_EXERCISE AIM_: Find each line containing the string "part". Copy it.

Scripts that build objects:
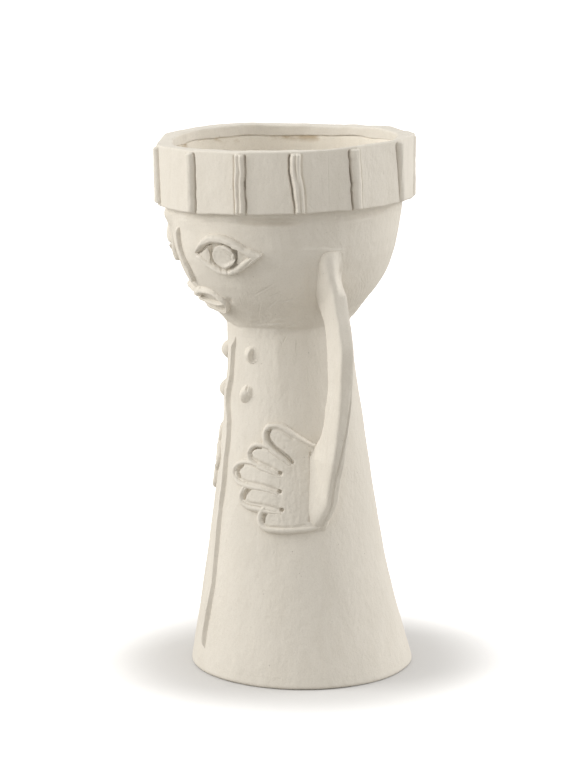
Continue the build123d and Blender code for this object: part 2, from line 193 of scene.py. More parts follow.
def skin_offset(psi, s):
    base = polar(psi, s, 60.0 + 0 * psi, 0.0 * psi)
    d = 0.60 * fbm(base, (46, 46, 60), 2, 3)
    d = d + 0.30 * fbm(base, (17, 17, 24), 3, 11)
    d = d + 0.05 * fbm(base, (4.5, 4.5, 7.5), 2, 23)
    head = smoothstep(262, 280, s)
    d = d + head * 0.22 * fbm(base, (11, 11, 9), 2, 31)
    # drag marks of the fingers and of a scraper
    sweep = np.stack([np.radians(psi) * 90.0 + 0.9 * s, s - 0.55 * np.radians(psi) * 90.0, 0 * s + 3.0], -1)
    d = d + head * 0.11 * noise(sweep, (1.7, 13.0, 10.0), 33) * smoothstep(-0.3, 0.5, noise(base, 19, 34))
    d = d + 0.05 * noise(base, (2.0, 2.0, 2.8), 35)
    # the neck: luted with dabs of clay, scraped and left rough
    wave = 2.2 * noise(base, 24, 41) + 1.0 * noise(base, 9, 42)
    rough = np.exp(-((s - 272.0 - wave) / 10.0) ** 2)
    d = d + rough * (0.60 * fbm(base, (9, 9, 4.5), 3, 43) + 0.14 * fbm(base, (2.6, 2.6, 1.8), 2, 44))
    d = d - 0.50 * np.exp(-((s - 265.4 - wave) / 1.5) ** 2) * smoothstep(-0.5, 0.4, noise(base, 15, 45))
    d = d + 0.75 * smoothstep(265.6, 267.6, s - 0.4 * wave) * smoothstep(284.0, 270.0, s)
    d = d - 0.35 * np.exp(-((s - 279.0 - wave * 1.3) / 1.4) ** 2) * smoothstep(-0.2, 0.6, noise(base, 19, 46))
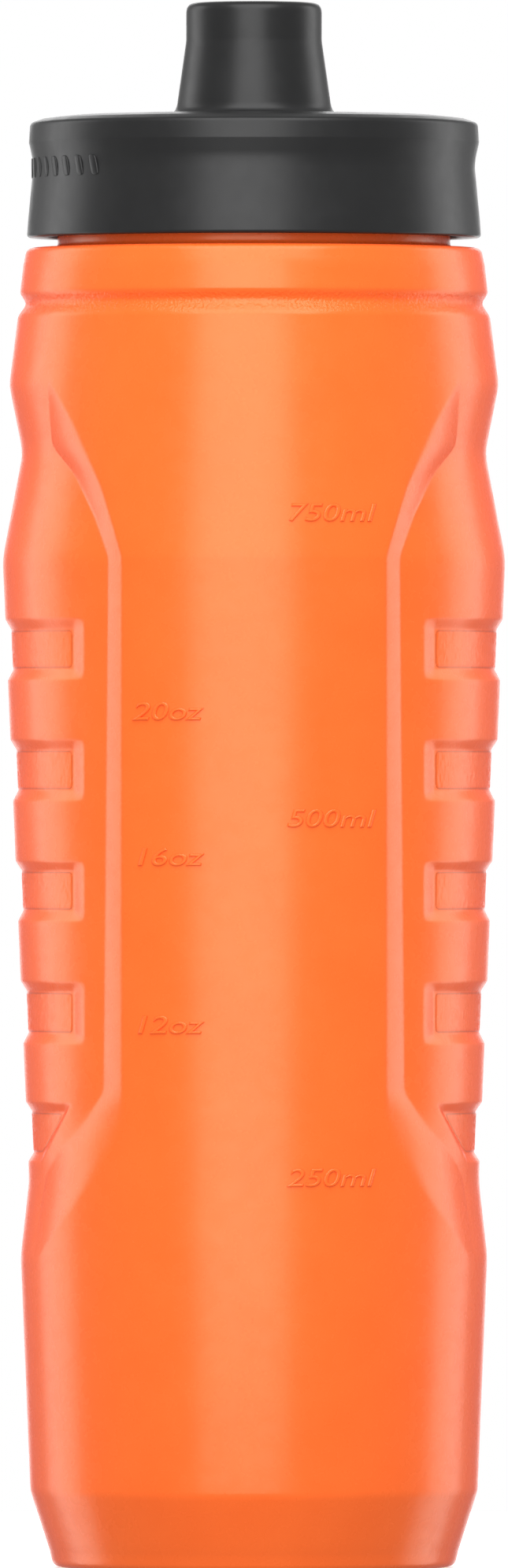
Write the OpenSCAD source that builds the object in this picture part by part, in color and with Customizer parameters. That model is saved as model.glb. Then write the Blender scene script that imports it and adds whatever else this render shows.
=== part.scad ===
// Sports squeeze bottle: a blow-moulded bottle with side grips, and a screw cap
// whose nozzle holds a self-sealing cross-slit valve.
// Frame: origin at the centre of the base, +Z up, grips on the +X and -X sides.

/* [Bottle] */
// Largest radius of the barrel, at the widest ring
barrel_r = 43.3; // [42.8:0.1:43.8]
// Radius of the barrel where the foot chamfer starts
foot_top_r = 36.9; // [36.5:0.1:37.3]
// Wall thickness of the barrel
wall = 1.2; // [0.9:0.1:1.4]
// Height of the concave dome under the base
dome_h = 3; // [2:0.5:4]

/* [Side grips] */
// Half width of the smooth front and back panels
panel_half_w = 21.5; // [21:0.1:22]
// Depth of the grip notches
notch_depth = 1.0; // [0.8:0.1:1.0]
// Height of a grip notch at the surface
notch_h = 10.3; // [9.5:0.1:10.8]

/* [Neck and thread] */
// Outer radius of the neck
neck_r = 32.4; // [32.2:0.1:32.4]
// Radius of the mouth
mouth_r = 30.2; // [29.5:0.1:30.4]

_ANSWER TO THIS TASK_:
Continue the build123d and Blender code for this object: part 2, from line 193 of scene.py. More parts follow.
Write the OpenSCAD source that builds the object in this picture part by part, in color and with Customizer parameters. That model is saved as model.glb. Then write the Blender scene script that imports it and adds whatever else this render shows.
=== part.scad ===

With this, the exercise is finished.